Let me ask you, post-postpartum ladies: Do you wake up at 5 or 6 a.m. with your heart thudding as your mind leaps to your to-do list? Do you think, the moment your eyes pop open, “I really should have made the lunches last night”? Do you struggle to stuff your toddler in the car seat while checking your work bag and trying to remember if you yourself ate breakfast?

These kind of questions are the hallmark of the post-postpartum mother. What bums me out the most about the post-postpartum period, both for me and on behalf of my fellow mothers, is the self-recrimination that comes along with it. When you’re late to day care, when you have to stop at the drugstore before work for a toothbrush and toothpaste because you forgot to brush your teeth, when dinner is a can of soup and toast, you think to yourself, “Shouldn’t I be better at this by now?”

Um, no. You shouldn’t be better at this by now. The post-postpartum period is really, really hard. A lot of us haven’t managed to “get it together” enough to lose the last of the baby weight, to streamline the morning routine into Germanic efficiency, to have a homemade meal every night.

The post-postpartum period, which by my definition starts when your last baby is 6 months old, has unique challenges, just as the pregnancy and newborn stage did. We generally don’t recognize these struggles in the same way we recognize how difficult morning sickness or breastfeeding is, for example.

One such struggle in the post-postpartum period (perhaps the worst one, in fact) is the persistent, grinding fatigue that comes with raising small kids who perhaps still aren’t sleeping through the night. You can’t complain about it anymore, because people don’t really understand why a 2- or 3-year-old is still waking up, but there you have it. You’re fucking tired. Add in a second or third baby, and you’re exhausted to a bone-deep level that only years of sleep deprivation can produce.

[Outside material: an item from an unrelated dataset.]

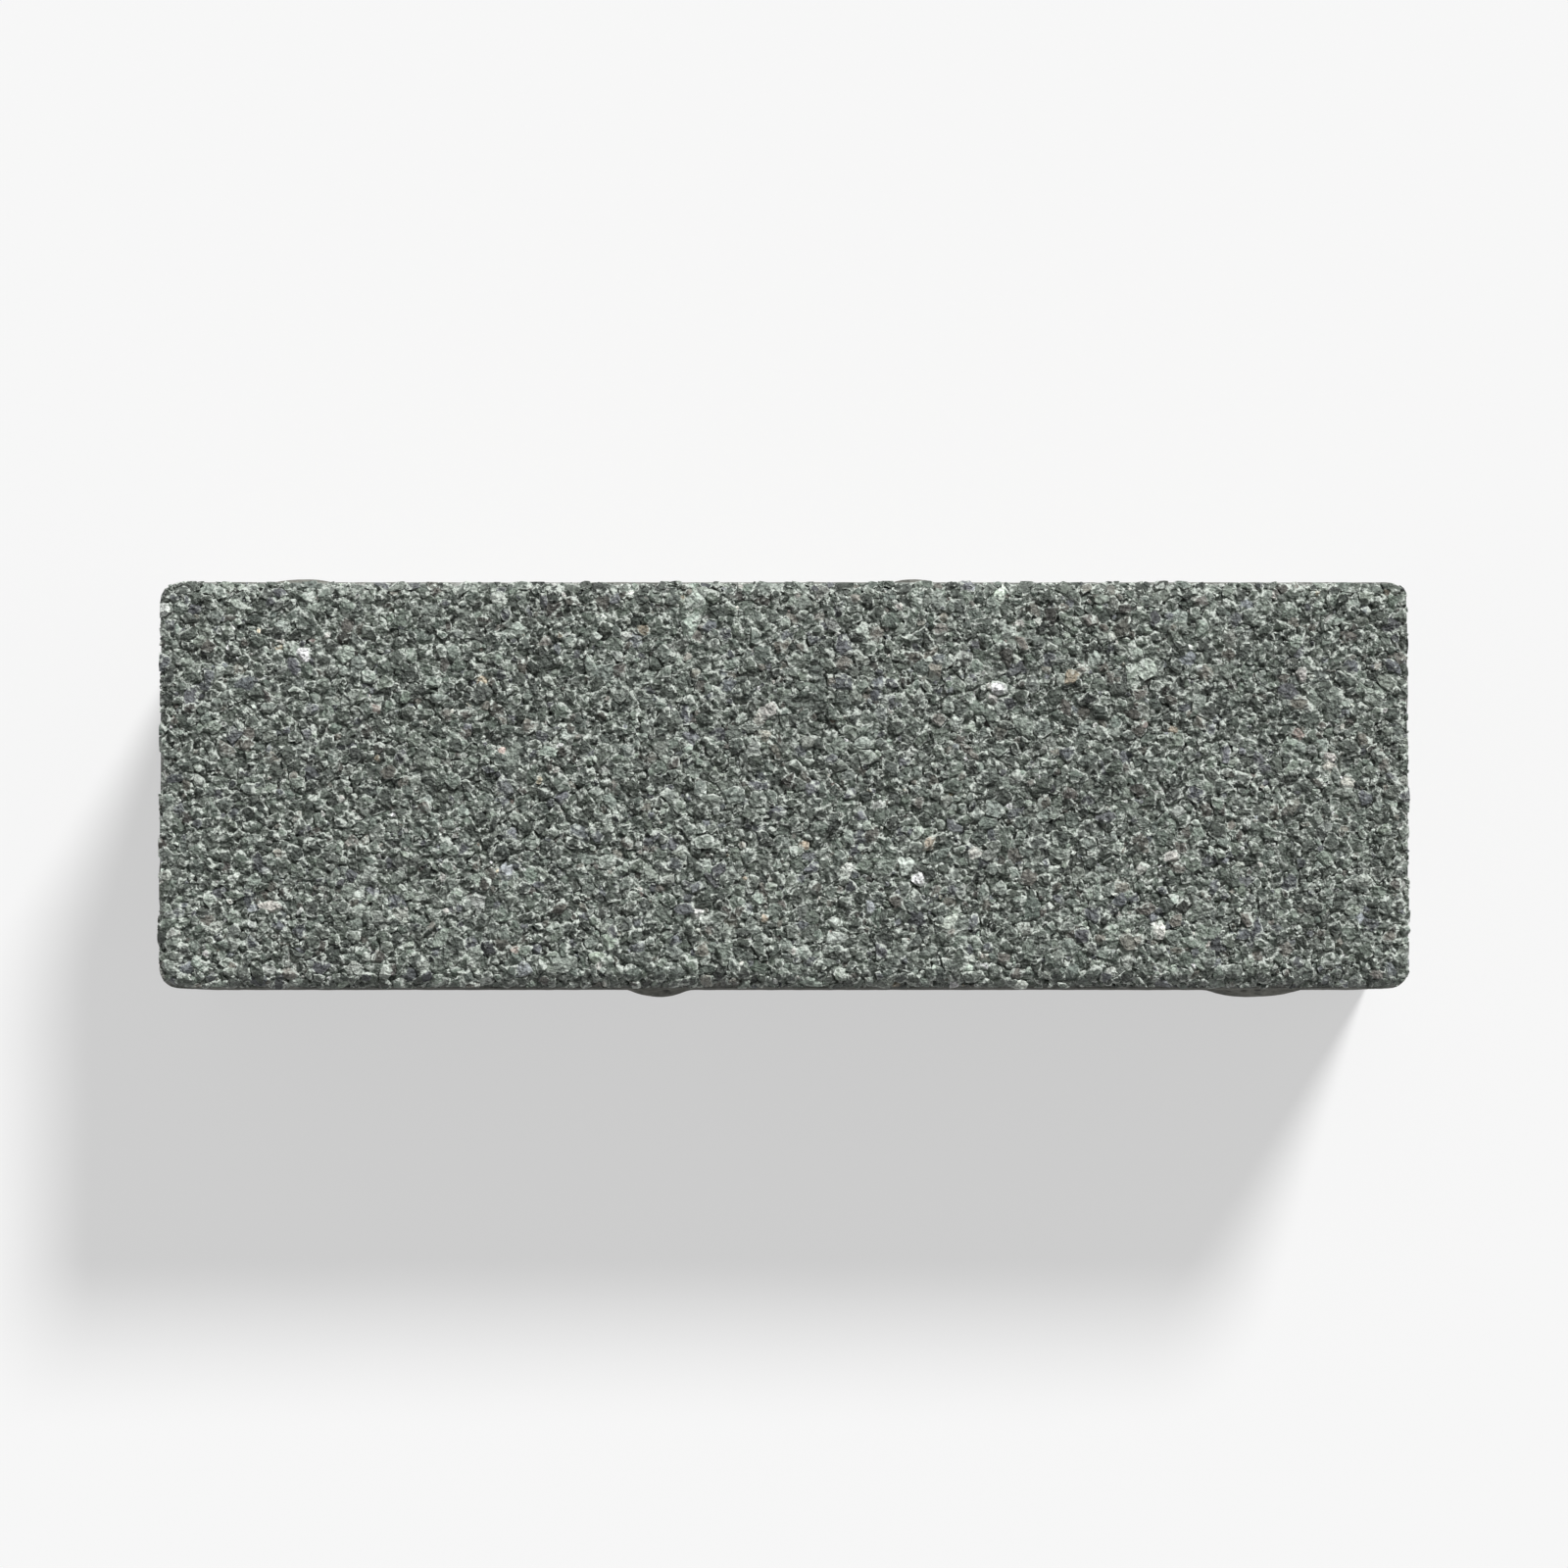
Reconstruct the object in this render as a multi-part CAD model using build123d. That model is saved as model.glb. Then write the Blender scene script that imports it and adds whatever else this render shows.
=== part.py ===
"""A concrete paving stone for a 300 x 100 laying grid, 80 thick, with spacer nibs cast on its four sides.

Millimetres, +Z up. The origin is at the middle of the bed face. The length lies along X.
The stone is one cast piece, so it is one solid.
"""

import os
from math import sqrt

from build123d import *

# Body, without its nibs
BODY_LENGTH = 297.0
BODY_WIDTH = 97.0
BODY_HEIGHT = 80.0
CORNER_RADIUS = 4.8
TOP_EDGE_RADIUS = 2.0

# Spacer nibs, low vertical ribs that keep the joint open
NIB_PROJECTION = 1.8
NIB_FOOT_RADIUS = 5.0  # of the hollow curve from the wall into the nib
NIB_DROP = 10.0  # from the top face down to where a nib begins
NIB_SLOPE_HEIGHT = 7.0  # over which its slanted top runs out to the full projection
NIB_ROOT = 1.5  # how far its block reaches into the body, to fuse with it

# Where the nibs are, from the middle of their side, and how wide they are at the wall.
# The opposite side has the same nibs turned half round, so that two stones never meet nib on nib.
MIDDLE_NIB_PLACE = -31.0
MIDDLE_NIB_WIDTH = 16.0
CORNER_NIB_PLACE = 115.5
CORNER_NIB_WIDTH = 20.0
END_NIB_PLACE = 23.3
END_NIB_WIDTH = 24.0


def body():
    """The block: a rounded rectangle drawn up to its height, with a blunted top edge."""
    plan = RectangleRounded(BODY_LENGTH, BODY_WIDTH, CORNER_RADIUS)
    block = extrude(plan, BODY_HEIGHT)
    top_edges = block.faces().sort_by(Axis.Z)[-1].edges()
    return fillet(top_edges, TOP_EDGE_RADIUS)


def nib_section(width):
    """A nib's plan, standing out along -Y from a wall on the X axis.

    A hollow arc leaves the wall, a full arc makes the crown, and a hollow arc comes back.
    All three are tangent, so the two radii add up to what the width and the projection allow.
    """
    half = width / 2
    both_radii = (half**2 + NIB_PROJECTION**2) / (2 * NIB_PROJECTION)
    crown_radius = both_radii - NIB_FOOT_RADIUS
    blend_x = half * crown_radius / both_radii
    blend_y = NIB_PROJECTION - crown_radius + sqrt(crown_radius**2 - blend_x**2)
    rise = TangentArc((-half, 0), (-blend_x, -blend_y), tangent=(1, 0))
    crown = TangentArc(rise @ 1, (blend_x, -blend_y), tangent=rise % 1)
    fall = TangentArc(crown @ 1, (half, 0), tangent=crown % 1)
    root = Polyline(fall @ 1, (half, NIB_ROOT), (-half, NIB_ROOT), rise @ 0)
    return make_face(Curve() + [rise, crown, fall, root])


def nib(width):
    """A nib on a wall on the X axis: its plan drawn up, under a top that slants away from the wall."""
    top = BODY_HEIGHT - NIB_DROP
    root_rise = NIB_ROOT * NIB_SLOPE_HEIGHT / NIB_PROJECTION
    rib = extrude(nib_section(width), top + root_rise)
    side_view = Plane.YZ * make_face(
        Polyline(
            (-NIB_PROJECTION, 0),
            (-NIB_PROJECTION, top - NIB_SLOPE_HEIGHT),
            (NIB_ROOT, top + root_rise),
            (NIB_ROOT, 0),
            close=True,
        )
    )
    return rib & extrude(side_view, width, both=True)


def nibs_of_one_half():
    """The nibs of one long side and one end, on the walls they stand out from."""
    on_side = Pos(Y=-BODY_WIDTH / 2)
    on_end = Pos(X=BODY_LENGTH / 2) * Rot(Z=90)
    return [
        on_side * Pos(X=MIDDLE_NIB_PLACE) * nib(MIDDLE_NIB_WIDTH),
        on_side * Pos(X=CORNER_NIB_PLACE) * nib(CORNER_NIB_WIDTH),
        on_end * Pos(X=END_NIB_PLACE) * nib(END_NIB_WIDTH),
    ]


def paving_stone():
    """The whole stone, its nibs fused to the body, the second half's turned half round."""
    half = nibs_of_one_half()
    other_half = [Rot(Z=180) * one for one in half]
    return body() + half + other_half


stone = paving_stone()
stone.label = "paving_stone"

os.makedirs("parts", exist_ok=True)
export_step(stone, "parts/paving_stone.step")
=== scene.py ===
import itertools
import math

import bmesh
import bpy
import numpy as np
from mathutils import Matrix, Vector, noise

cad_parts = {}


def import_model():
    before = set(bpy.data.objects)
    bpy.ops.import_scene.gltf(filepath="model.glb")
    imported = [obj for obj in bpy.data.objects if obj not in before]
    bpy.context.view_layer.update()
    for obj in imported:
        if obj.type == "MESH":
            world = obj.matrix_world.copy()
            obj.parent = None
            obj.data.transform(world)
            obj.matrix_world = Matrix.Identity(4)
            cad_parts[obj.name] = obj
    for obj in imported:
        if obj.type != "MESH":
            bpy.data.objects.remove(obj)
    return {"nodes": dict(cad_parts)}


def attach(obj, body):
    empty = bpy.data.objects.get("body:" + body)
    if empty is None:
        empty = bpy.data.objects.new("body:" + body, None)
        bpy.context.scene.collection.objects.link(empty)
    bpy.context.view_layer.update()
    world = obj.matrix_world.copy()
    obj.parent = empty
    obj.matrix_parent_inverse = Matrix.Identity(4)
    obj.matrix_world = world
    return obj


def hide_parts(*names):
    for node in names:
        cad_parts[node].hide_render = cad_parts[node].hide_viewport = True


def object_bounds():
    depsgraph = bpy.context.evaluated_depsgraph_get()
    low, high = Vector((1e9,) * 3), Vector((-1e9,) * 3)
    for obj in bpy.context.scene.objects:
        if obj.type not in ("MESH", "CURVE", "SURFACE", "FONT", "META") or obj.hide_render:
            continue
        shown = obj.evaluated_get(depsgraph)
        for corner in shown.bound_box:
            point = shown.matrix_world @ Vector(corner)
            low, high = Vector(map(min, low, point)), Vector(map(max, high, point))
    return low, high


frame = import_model()
cad_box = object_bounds()

MM = 0.001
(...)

And even when you’re past that, there are still challenges. My friend’s mother-in-law has been hinting she’d like to pass the baton for Thanksgiving hosting this year, and my friend is politely demurring. “I just can’t deal,” she said. “I have a 2½-year-old and a 4-year-old and no time off. I can’t plan. I can’t cook. I can’t manage the cleanup. And I’m embarrassed to say no. Shouldn’t I be ready for this by now?”

Nope. Because she’s post-postpartum. It’s a rough time. It’s totally our prerogative to say no to hosting 20-plus person events, to get “wash-and-wear” haircuts, to skid into work 10 minutes late every day.

When you’re pregnant and have a newborn, people give you a certain amount of leeway. You can skip events, complain of late nights and early mornings, take on a lighter workload or not work at all. But at a certain point people start to think, “She should be up to that,” for whatever that may be. And sometimes we’re just not.

When does the post-postpartum stage end? I don’t know—I’m not there yet. Maybe when all of one’s kids are in school? But somehow, judging from friends who have older kids, I doubt it. It’s totally possible the post-postpartum stage might run right into the empty nest stage.

So settle in and try to cut yourself some slack. After all, you’re in a delicate condition. And hey, look—someday we won’t be post-postpartum anymore. Someday we’ll have only ourselves to get out the door in the morning. I’m not looking forward to that, either, frankly. I love my little guys, even if they do think it’s funny to trip me when I’m trying to get to work. I love my post-postpartum period. I hope it lasts forever.